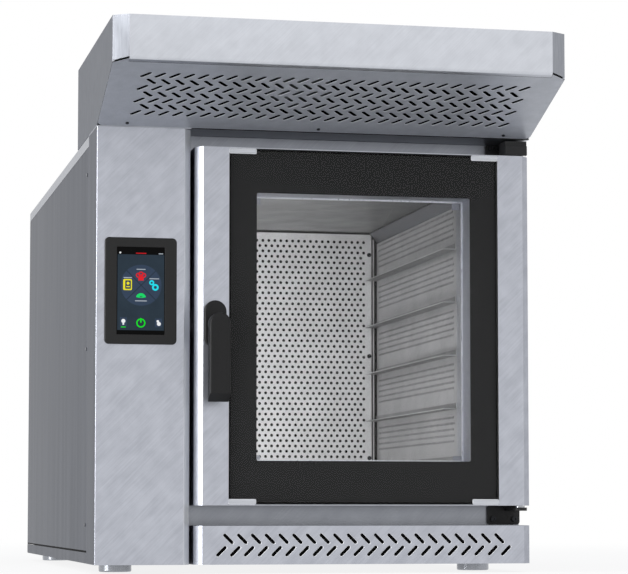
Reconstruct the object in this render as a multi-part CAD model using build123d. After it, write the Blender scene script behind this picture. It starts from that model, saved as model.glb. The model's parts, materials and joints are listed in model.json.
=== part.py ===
from build123d import *
import math
import os

# Pastry oven for five 400 x 600 trays, with a slotted hood over its door.
# Millimetres. X runs to the right, Y into the oven, Z up. The origin is the middle of the
# footprint, at the underside of the feet.

# Cabinet
width = 800
depth = 1300
height = 780
sheet = 1.5
bend = 2
seam = 0.5
fold = 15
skirt = 20
foot_height = 16
foot_diameter = 60
foot_bevel = 1.5
foot_inset = 60
front_foot_inset = 184
rear_foot_inset = 50
stud_diameter = 10
stud_length = 14
hole_play = 0.5
column_width = 170
column_wrap = 124
column_chamfer = 12
cover_screws = 3
screw_margin = 50
screw_setback = 19
screw_head = 1.6
cover_screw_diameter = 7

# Baking chamber
setback = 80
tray_space = 405
duct_gap = 26
duct_setback = 34
chamber_rise = 160
chamber_head = 91
chamber_reach = 680
fan_space = 138
gusset_width = 42
gusset_height = 52
gusset_sheet = 2
duct_roof_gap = 1.8
insulation = 45
side_air_gap = 34.5
levels = 5
level_pitch = 100
first_level = 25
ledge = 26
ledge_leg = 12
baffle_width = 384
baffle_gap = 4
baffle_screw_pitch = 217
baffle_screw_inset = 6
baffle_screw_diameter = 5.6
baffle_screw_head = 9
standoff_width = 8
cradle_width = 60
cradle_inset = 120
cradle_margin = 82.5

# Door
door_gap = 8
door_rise = 105
door_head = 32
door_depth = 62
door_chamfer = 14
door_border = 61
window_width = 397
window_head = 81
window_rise = 80
glass = 5
glass_recess = 1.5
inner_glass = 4
inner_glass_side_gap = 3.5
inner_glass_end_gap = 16.5
clip_length = 50
clip_height = 10
clip_thickness = 1.2
clip_corner = 2.5
holder_size = 24
holder_rim = 2.5
tunnel_rim = 12
gasket_width = 14
gasket_offset = 6
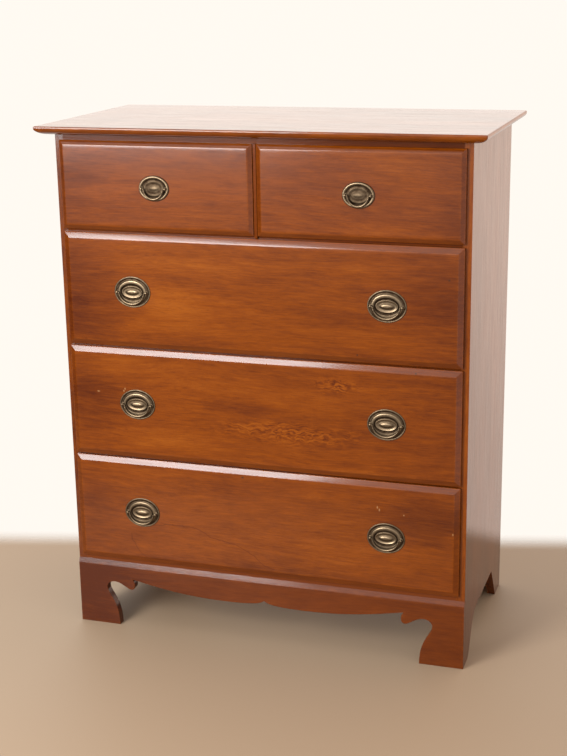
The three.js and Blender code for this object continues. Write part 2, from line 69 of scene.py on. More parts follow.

========================================

- [REQUIRED WORK]: Reproduce verbatim only this range: the first line of the material through the line that contains "cover_screw_diameter = 7", inclusive.

- [SOLUTION BELOW]:
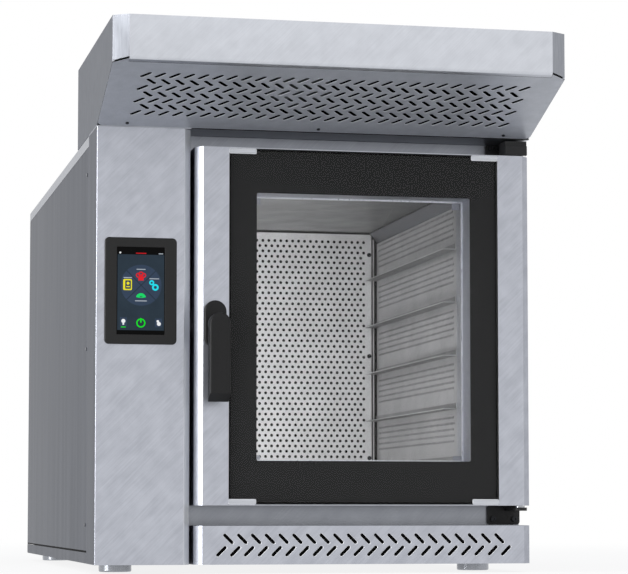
Reconstruct the object in this render as a multi-part CAD model using build123d. After it, write the Blender scene script behind this picture. It starts from that model, saved as model.glb. The model's parts, materials and joints are listed in model.json.
=== part.py ===
from build123d import *
import math
import os

# Pastry oven for five 400 x 600 trays, with a slotted hood over its door.
# Millimetres. X runs to the right, Y into the oven, Z up. The origin is the middle of the
# footprint, at the underside of the feet.

# Cabinet
width = 800
depth = 1300
height = 780
sheet = 1.5
bend = 2
seam = 0.5
fold = 15
skirt = 20
foot_height = 16
foot_diameter = 60
foot_bevel = 1.5
foot_inset = 60
front_foot_inset = 184
rear_foot_inset = 50
stud_diameter = 10
stud_length = 14
hole_play = 0.5
column_width = 170
column_wrap = 124
column_chamfer = 12
cover_screws = 3
screw_margin = 50
screw_setback = 19
screw_head = 1.6
cover_screw_diameter = 7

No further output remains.